Clown”), jusqu’à ce qu’il arrache le cœur d’une de ses victimes un jour de 2005. Il est alors devenu “El Niño”, sicario pour la branche Hollywood de la Salvatrucha. Selon ses propres comptes, il a tué de sang-froid 56 personnes. Arrêté par la police en 2009, il est surtout devenu un précieux informateur dont le témoignage a permis de mettre derrière les barreaux une trentaine de haut dirigeants de la Salvatrucha. À partir de ce moment, tout le Salvador – la police, ses anciens amis, ses ennemis – voulait la peau de Miguel Angel Tobar, et a fini par l’avoir, le 21 novembre 2014. De tous, Juan Martinez est sans doute celui qui a le mieux compris les Maras, et certainement celui qui a le mieux connu El Niño. “J’ai vécu avec lui quand il était un assassin de la Salvatrucha, j’ai vécu avec lui quand il était recherché par la police, puis quand il était recherché par tout le monde et que l’on se rencontrait à l’arrière de voitures, le moteur en marche. J’ai parlé avec sa famille, sa femme, et sans doute avec son assassin ou ses assassins.” Il était aussi là le jour de son enterrement. Il y a senti le regard suspicieux des nombreux pandilleros présents, alors il a quitté le cimetière précipitamment puis il s’est mis à écrire.

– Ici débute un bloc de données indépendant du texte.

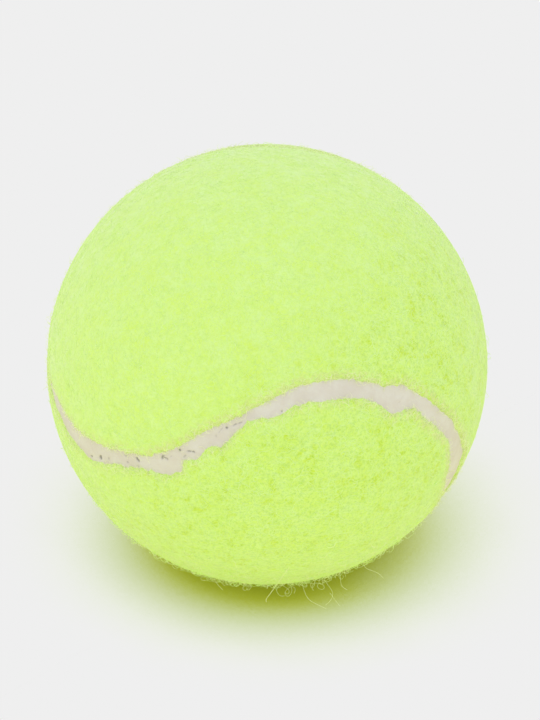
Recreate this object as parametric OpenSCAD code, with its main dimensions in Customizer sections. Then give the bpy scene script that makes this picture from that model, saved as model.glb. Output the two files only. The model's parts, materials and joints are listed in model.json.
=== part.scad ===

Juan Martinez D’aubuisson ne sait pas pourquoi les douanes ont empêché l’entrée sur le territoire salvadorien des premiers exemplaires d’El Niño de Hollywood. On considère en Amérique latine qu’il est possible d’écrire sur les gangs, de dénoncer la corruption politique, ou celle de la police, mais que relier les trois est une condamnation à mort. Il le croit aussi. “Le livre met en relation des processus historiques et politiques, menés par les gouvernements du FMLN, et la formation de la Mara Salvatrucha. Je supose pque c’est la raison de cette censure. Mais c’est une interprétation.” El Niño de Hollywood doit prochainement être publié aux États-Unis, au Mexique, en Espagne, et en France, aux éditions Métailié. Mais peut-être pas au Salvador. “Cela me rend triste, solde Juan Martinez D’aubuisson, car je l’ai d’abord écrit pour que les Salvadoriens le lisent.”